Young voters in the United States have grown up during the worst economic recession since the 1930’s; an experience which has stigmatized large corporations and pushed voters to the left on issues such as trade. Bernie Sander’s political movement, which captivated the attention of millions of millennials across the country, endorsed Bernie’s long held anti-capitalist views of the 1960’s and 1970’s. His views against trade agreements such as NAFTA and the TPP, stem from a pushback of U.S foreign policy during the Cold War and for protection of the American blue-collar worker.

Yet, many anti-trade millennials do not identify with blue-collar workers and are, in many cases, college educated. Their appeal for Bernie’s rhetoric thrives in a distrust of large corporations who “ship” jobs overseas and influence domestic policy. Further, and in spite of the harsh criticism for trade amongst 18-35 year olds, their views on social justice, equality, and innovation are all supported by a more integrated economy, not a more isolated one.

There is no place where the dichotomy is better exemplified than by the generation’s interest in social justice and global awareness. Global consciousness by millennial consumers and commitment to global poverty reduction elevates concerns of understanding within the emerging world.

President Bill Clinton signing the North American Free Trade Agreement into Law. Al Gore is pictured besides him.

In fact, today there are less people living in poverty around the world than at any time in human history. In large part, this phenomenon has been driven by globalization and trade. Latin America is a great example of this trend. Countries, such as Chile, who have opened up to trade enjoy a higher standard of living than those countries, like Venezuela, who have not. What’s more, a popular critique of trade is the outsourcing of jobs to low wage countries, who often times abuse workers. Though the abuse of workers is intolerable, the issues lie mostly with internal country governance. In other words, to change the lack of workplace regulations, the domestic government must have the political will to make these changes. Regional integration and trade agreements reach these goals. Provisions of the TPP, for instance, establish guidelines for labor regulations, designed to maintain an international standard for workers while encouraging commerce. As workers earn more and the middle class expands, the demands of the populace force governance reform. Moreover, the geopolitical implication of the TPP would further this cause. China has repeatedly neglected international standards for labor reform and currency manipulation. By establishing a new standard for trade, China will be forced to comply with new regulations to take part in the gains of commerce.

Within the United States, trade is essential for a strong middle class and easier social mobility. Access to a myriad of goods and technology from around the world drive prices down for consumers, encourage entrepreneurship, and help small businesses. Three-fourths of the American economy depends on a healthy middle class and a strong consumption base. The American dependence on consumption can only be helped by low-cost goods that enter the American market, including technology that millennials use at record breaking rates.

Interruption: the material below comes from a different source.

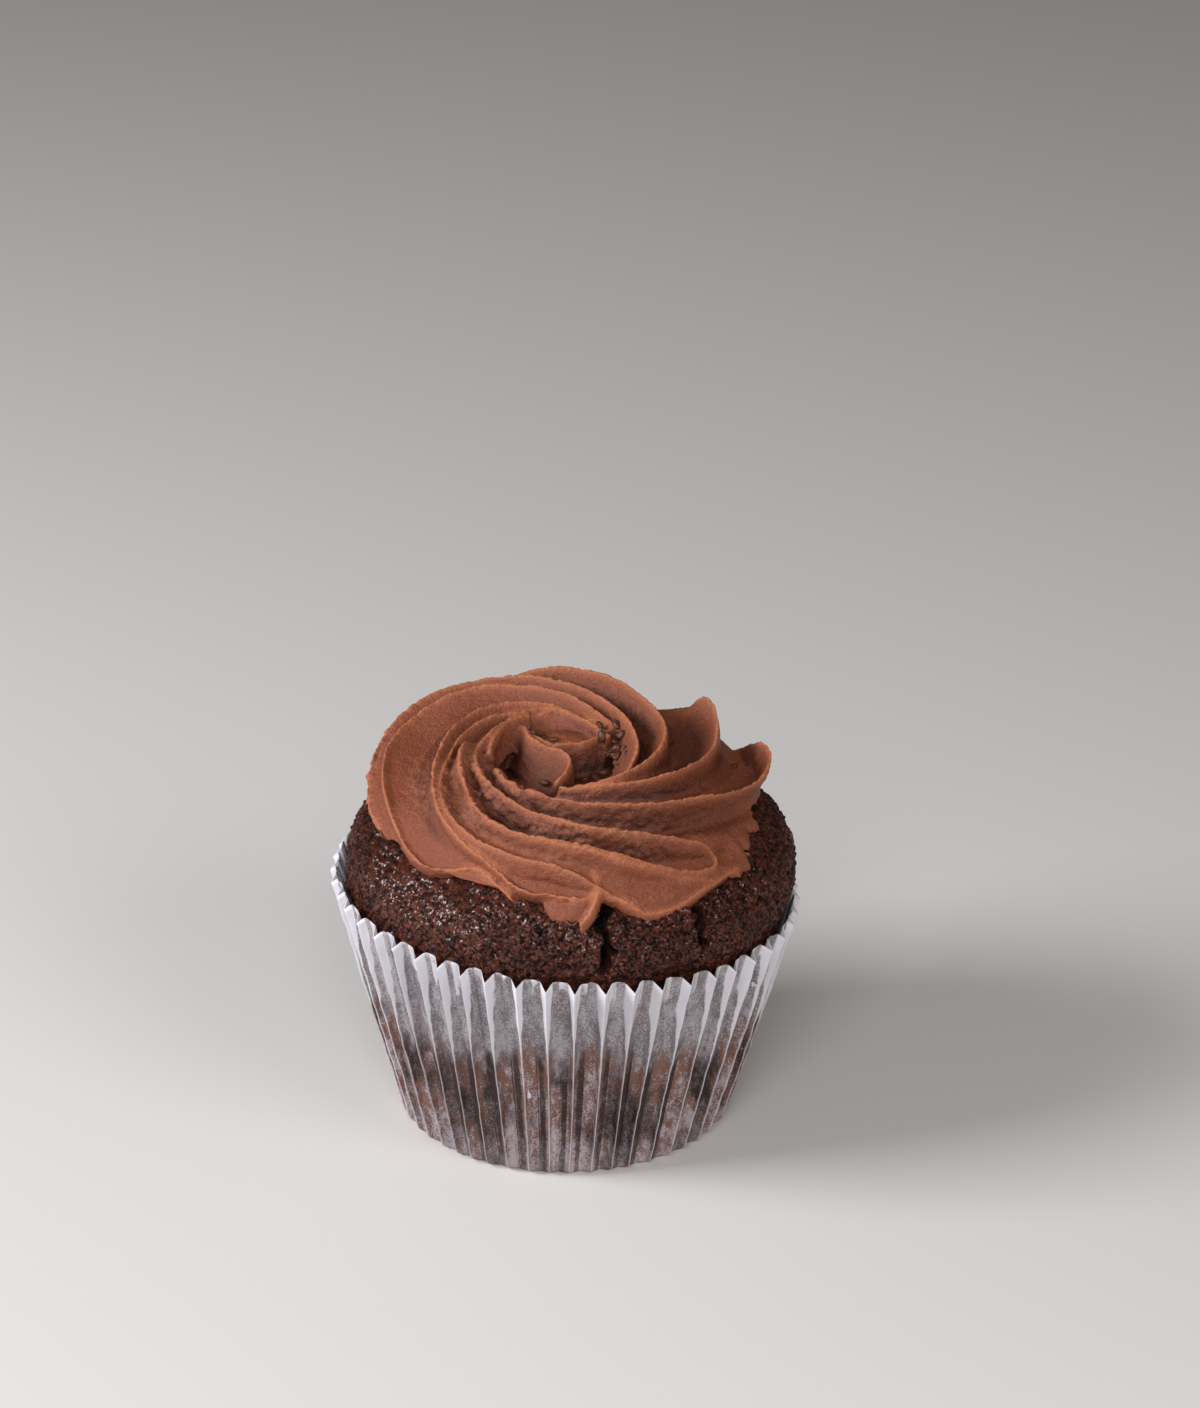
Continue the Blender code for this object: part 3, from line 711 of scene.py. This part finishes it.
def addSmear(shells):
    turns, reach = np.array(smear["edge"], float).T
    turn = np.linspace(turns[0], turns[-1], 240)
    edge = smoothCurve(turn, turns, reach) * mm
    flat = polarPoints(np.radians(turn), edge, 0.0 * edge)
    ragged = mixed(0.10, 0.45, ease((turn - smear["tornFrom"]) / 8.0))
    edge = edge + roughField(flat, 1.3 * mm, 3, 61) * ragged * mm
    rings = []
    for a, out, at in zip(np.radians(turn), edge, flat):
        thick = smear["thick"] * (1.0 + 0.25 * noise.noise(Vector(at) / (2.5 * mm)))
        inner = smear["inner"]
        across = np.array([inner, inner, out - 1.6 * mm, out - 0.6 * mm, out - 0.1 * mm, out, out - 0.5 * mm])
        lift = np.array([-1.0 * mm, thick, thick, 0.95 * thick, 0.6 * thick, 0.15 * thick, -1.0 * mm])
        ring = polarPoints(a, across, lift)
        ring[:, 2] += domeAt(ring[:, 0], ring[:, 1])
        rings.append(ring)
    shells.add(rings)


def melted(shells, voxel):  # one closed skin round all the shells
    mesh = bpy.data.meshes.new("shells")
    mesh.from_pydata(np.concatenate(shells.points).tolist(), [], shells.faces)
    rough = bpy.data.objects.new("shells", mesh)
    bpy.context.scene.collection.objects.link(rough)
    remesh = rough.modifiers.new("melt", "REMESH")
    remesh.mode, remesh.voxel_size, remesh.adaptivity = "VOXEL", voxel, 0.0
    soften = rough.modifiers.new("soften", "SMOOTH")
    soften.factor, soften.iterations = 0.5, 1
    result = bpy.data.meshes.new_from_object(rough.evaluated_get(bpy.context.evaluated_depsgraph_get()))
    bpy.data.objects.remove(rough)
    return result


def meshPoints(mesh, what="co"):
    flat = np.empty(len(mesh.vertices) * 3, np.float32)
    mesh.vertices.foreach_get(what, flat)
    return flat.reshape(-1, 3).astype(float)


def shelter(mesh, points, normals, far, rays):  # how closed in each point is: 0 in the open, 1 deep in a fold
    faces = np.empty(len(mesh.loops), np.int32)
    mesh.loops.foreach_get("vertex_index", faces)
    tree = BVHTree.FromPolygons(points.tolist(), faces.reshape(-1, 4).tolist())
    angle = np.arange(rays) * math.pi * (3.0 - math.sqrt(5.0))
    rise = 1.0 - 2.0 * (np.arange(rays) + 0.5) / rays
    level = np.sqrt(1.0 - rise ** 2)
    around = np.stack([level * np.cos(angle), level * np.sin(angle), rise], -1)
    closed = np.zeros(len(points))
    starts = points + normals * 0.15 * mm
    for way in around:
        ways = normals * 1.02 + way
        for number, (start, aim) in enumerate(zip(starts.tolist(), ways.tolist())):
            distance = tree.ray_cast(start, aim, far)[3]
            if distance is not None:
                closed[number] += 1.0 - 0.5 * distance / far
    return closed / rays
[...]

Though there is global shift outwards for American manufacturing to other countries, these changes benefit the American worker in the long run. America has long championed the service economy, which provides higher paying jobs and gives more Americans the opportunity to climb the social ladder. Policies advocating for inward looking trade policies have not factored in the relatively high wages in the U.S, or trends towards automatization. The cost of production for goods in the U.S would ultimately fall on the American consumer, while automatization would limit the amount of workers employed. It is largely due to NAFTA, for example, that the automotive sector in the United States has made a comeback. The declining industry saw a revival as integrated supply chains allowed jobs to return to states like Michigan. Shared production, because of NAFTA, has allowed for 40 cents on every dollar of Mexican exports to be American made.

Moreover, millennial anti-trade sentiment contradicts a strong desire for cultural understanding and exchange, travel and communication. A more interconnected global economy encourages these preferences. Brexit, for instance, has dampened the prospects of continued cheap airfare from the UK to Europe. In large part, this is because the European single market did away with bilateral restrictions on air service agreements. With these barriers, opportunities for travel are reduced and complicated, while higher prices again hurt consumers.

Millennials must continue to join the conversation on trade. While young people today are shaping to be the most educated generation, they are still the most uninformed on global affairs. A Pew Poll conducted last year found that millennial knowledge on global issues rank the worst amongst all age categories. There should be a constructive dialogue to encourage young voters to see the benefits of trade and how it is applicable to their daily lives. Millennials are pushing the political dialogue and can now determine elections. Their love for technology and social progressivism beg for more trade, not less.